Deliver Better Electricity Sub-Metering Systems

An image of a room showing an in-suite electricity sub-metering wall mounted console.

Electricity sub-metering systems can start to all look relatively the same on spec sheets. However, gaps between systems begin to show up as quickly as on a job site. Those gaps become glaring when you’re managing hundreds of meter points across multiple buildings.

The impact of even seemingly small features can quickly magnify across your portfolio.
Here are three features of an electrical smart meter system you should ask about:

Faster, Error-Free Installation

Wasted meter-points, work intensity, and errors increase electric sub-meter installation costs and can immediately threaten a project’s budget.

Reduce wasted meter points.

Standard multi-point panels often come in fixed meter points, such as 9, 12 or 24. If the suite count doesn’t line up, you end up paying for points that sit empty.

Those stranded points are wasted spend and larger enclosures you didn’t need. Choosing systems that scale more precisely to the job prevents the purchase of meter points that are never used.

Compact, installer-friendly design

Electrical closets are cramped, conduit routes aren’t always predictable, and wall space is at a premium. A compact, low-profile panel design makes installs faster and keeps layouts cleaner. The more intuitive the component layout, the less time crews spend rerouting or improvising in the field.

Built-in Configuration and Accuracy

Manual setup introduces errors. Systems that automate configuration with pre-addressed meter points, auto-mapping, or self-checks cut down on mistakes that show up later and complicate billing, verification, and S-E-02 re-verification.

Accuracy during meter commission will help avoid callbacks, billing errors, and disputes later on.

Long-term Electricity Sub-Metering Efficiency and Viability

Costs that reduce margins often emerge after the deployment of an electricity sub-metering system. How well a system holds up over years of operation determines how much time and labor are required, and ultimately, the profitability of a contract.

Long Battery Life

Meters are expensive to service on-site. The longer the battery life on a meter, the fewer service tickets, the fewer data gaps, and the fewer emergency site visits.

For providers managing large portfolios with potentially thousands of meters across numerous properties, battery life directly translates into lower operating costs and predictable maintenance schedules.

Multiple voltage Inputs

Having the ability to support multiple voltage inputs within the same meter panel reduces the quantity of meters required in commercial applications.

Time-Synchronized Data Logging

Interval data is only useful if it’s accurate and consistent.

Time-synchronized logging unifies meter transmissions across a system to simplify billing, compliance checks, and energy audits.

Ease of Service

Verification and re-verification measures are a major pain point in sub-metering.

Features that allow service, module swaps, and part replacements without breaking unnecessary metrology seals prevent re-inspections and save both time and compliance headaches.


Cut Lifetime Sub-Metering Costs & Parts Replacements With Sieco-Tech

Ready to deliver better electricity sub-metering for your clients?

Sieco-Tech’s innovative smart energy meter systems are not only the best price point, but also install faster, cost less to maintain, and integrate with the platforms your customers expect.

 


Strengthen Client Confidence with Smarter Capabilities

A graphic showing three panels for how to deliver better electricity sub-metering systems.
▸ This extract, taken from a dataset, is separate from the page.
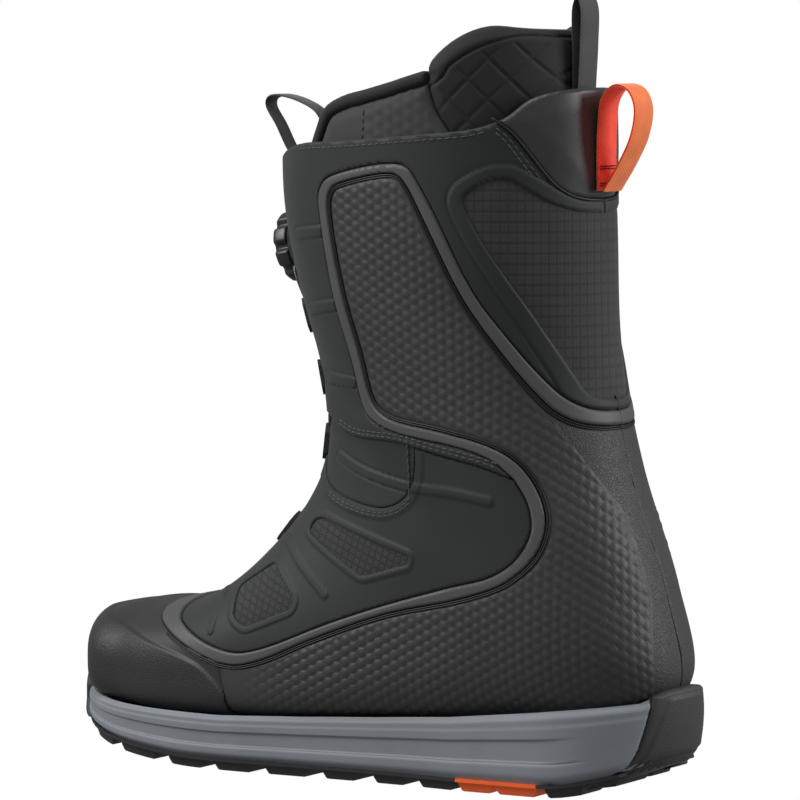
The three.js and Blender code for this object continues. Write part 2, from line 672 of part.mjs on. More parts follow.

The panels read

Sub-Metering companies don’t just install systems; they manage business relationships. Electricity systems that adapt easily, communicate clearly, and identify issues before they escalate are the ones that keep contracts strong.

Open Protocols

Closed systems lock you into one vendor and limit your ability to adapt when client needs change.
Meters that support open standards like Modbus, BACnet, DLMS, G3-PLC, Wi-SUN RF, and MQTT make it simple to integrate with BMS platforms, energy intelligence tools, or new billing software. This type of flexibility prevents awkward conversations about system limitations and keeps your service aligned with market expectations.

Event and Alarm Reporting

Clients expect systems to do more than tally kilowatt-hours. Event and alarm reporting lets you flag tampering, detect outages, or spot unusual loads in near real-time. That means fewer disputes, faster response times, and a service experience that feels proactive instead of reactive.

Delivering a system that’s open, dynamic, and alert-ready builds confidence with clients for long-term partnerships and keeps your contracts secure over the long term.
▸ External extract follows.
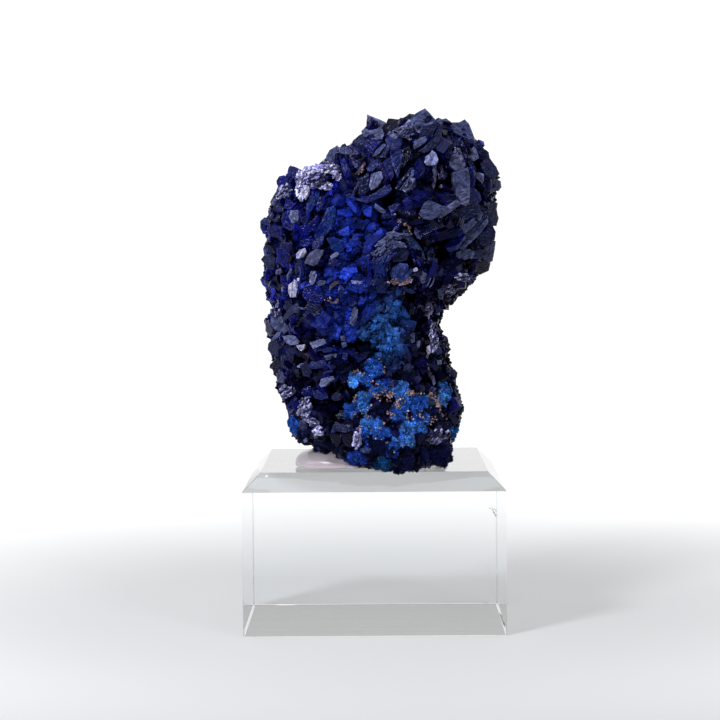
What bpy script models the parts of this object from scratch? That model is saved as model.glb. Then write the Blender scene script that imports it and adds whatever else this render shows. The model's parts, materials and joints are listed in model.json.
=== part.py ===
"""An azurite crystal specimen stuck with clear putty on a bevelled acrylic display block.

Three solids, in metres, +Z up, origin at the centre of the block's underside:
acrylic_block, mounting_putty and azurite_specimen.
"""

import math
import random

import bmesh
import bpy
from mathutils import Matrix, Vector, noise
from mathutils.bvhtree import BVHTree

MM = 0.001
SEED = 11

# --- The acrylic block -----------------------------------------------------
BLOCK_SIDE = 32.0 * MM
BLOCK_HEIGHT = 19.8 * MM
BLOCK_BEVEL = 2.15 * MM
SEAT_GAP = 0.3 * MM  # free space between pieces that touch

# --- The putty: a low lens, thick at its left end, thin at its right ---------
PUTTY_CENTRE = Vector((-0.3, -7.0, 0.0)) * MM
PUTTY_HALF_LENGTH = 9.5 * MM
PUTTY_HALF_WIDTH = 6.2 * MM
PUTTY_LEFT_HEIGHT = 2.5 * MM
PUTTY_RIGHT_HEIGHT = 0.55 * MM
PUTTY_SQUARENESS = 2.6  # 2 is an ellipse, more is boxier

# --- The specimen's body: height, left, right, front and back of each section, in mm
SECTIONS = (
    (19.9, -1.8, 7.8, -13.4, -3.0),
    (21.0, -4.8, 9.0, -14.4, 0.0),
    (22.4, -7.9, 9.5, -14.6, 2.0),
    (24.5, -9.5, 9.9, -14.5, 3.4),
    (27.5, -10.6, 10.4, -14.3, 4.4),
    (31.0, -12.0, 10.0, -13.8, 5.0),
    (34.5, -12.6, 8.8, -13.0, 5.5),
    (37.5, -13.0, 7.8, -12.6, 5.7),
    (39.8, -12.5, 9.0, -12.4, 6.0),
    (42.0, -13.3, 11.5, -12.7, 6.4),
    (44.5, -13.2, 13.9, -13.1, 6.8),
    (48.5, -13.0, 14.6, -13.4, 7.4),
    (51.5, -12.5, 14.9, -13.2, 7.4),
    (54.5, -11.1, 15.2, -12.6, 7.2),
    (56.2, -9.7, 14.9, -12.0, 6.9),
    (57.2, -7.1, 14.3, -11.6, 6.6),
    (58.4, -4.5, 13.6, -11.0, 6.2),
    (60.0, -1.9, 12.5, -9.8, 5.4),
    (61.6, 0.1, 10.7, -8.4, 4.4),
    (62.6, 1.7, 8.7, -7.0, 3.2),
)
SECTION_SQUARENESS = 2.35
CAP_SHARE = 0.3  # the sphere's top and bottom caps close the first and last section

# --- Large swells (+) and hollows (-) of the front: x, z, radius, height, in mm
FRONT_SWELLS = {
    "upper right lobe": (7.5, 53.5, 7.0, 2.4),
    "upper left lobe": (-9.0, 51.5, 4.5, 1.0),
    "left belly": (-6.5, 39.5, 6.0, 1.6),
    "shell fan": (2.6, 44.5, 2.6, 1.5),
    "foot": (2.5, 25.5, 6.5, 1.2),
    "blue saddle": (-3.0, 50.5, 3.6, -0.9),
    "upper cavity": (7.9, 55.0, 1.5, -2.6),
    "lower cavity": (8.2, 46.8, 1.7, -3.2),
    "cleft head": (4.6, 48.0, 1.6, -1.8),
    "cleft foot": (5.6, 41.6, 2.0, -1.6),
    "waist hollow": (7.0, 36.5, 3.0, -1.2),
    "left notch": (-12.5, 37.6, 1.6, -1.0),
    "dark shelf": (-3.2, 34.6, 1.8, -1.3),
    "left fold": (-6.0, 29.0, 2.2, -1.4),
}
BACK_SWELLS = {
    "back upper lobe": (4.0, 54.0, 6.0, 1.8),
    "back left lobe": (-7.0, 45.0, 5.5, 1.4),
    "back foot": (1.0, 28.0, 6.0, 1.2),
    "back hollow": (3.5, 40.0, 4.0, -1.6),
    "back pit": (-3.0, 35.0, 2.5, -1.4),
}

# --- The surface between the crystals ---------------------------------------
BODY_SUBDIVISIONS = 5
ROUGH_SIZE = 5.0 * MM
ROUGH_HEIGHT = 0.9 * MM
FUSE_GRAIN = 0.4 * MM  # grain of the mesh that fuses the small crystals to the body
FACET_COUNT = 5600  # triangles left to that mesh, so that its faces are flat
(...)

Sieco-Tech Electricity Sub-Metering Transforms Operations

From procurement to long-term operation, Sieco-Tech supports sub-metering providers with technology that offers easier operation and supports customers’ evolving needs.

Our smart meter systems are backed by a team that understands the challenges of installation, verification, and integration.

 


Frequently Asked Questions About Submeters

How do I choose a submeter?

Start by matching the meter to the project. Decide if you need single-point or multi-point meters, check certification requirements, confirm communication formats, and make sure the system can integrate with billing or building platforms. Procurement should also account for delivery timelines and long-term serviceability.

Which company is best for smart electric meters?

The best company depends on how you operate. Providers should look for manufacturers that deliver certified, open-protocol meters with reliable support and practical installation features. Sieco-Tech focuses on modular, efficient systems designed specifically for submetering companies and ESCOs.

How accurate are sub-meters?

Most modern sub-meters are highly accurate, but accuracy depends on certification. Revenue-grade sub-meters are typically built to ANSI C12.20 Class 0.5, which means they’re accurate within half a percent. Certified meters ensure readings are reliable enough for tenant billing and compliance.

What is submeter accuracy?

Submeter accuracy is the degree to which the meter’s readings reflect actual consumption. Accuracy is defined by standards like ANSI C12.20 or Measurement Canada approvals. Higher accuracy means fewer billing disputes, better compliance, and cleaner data for energy management.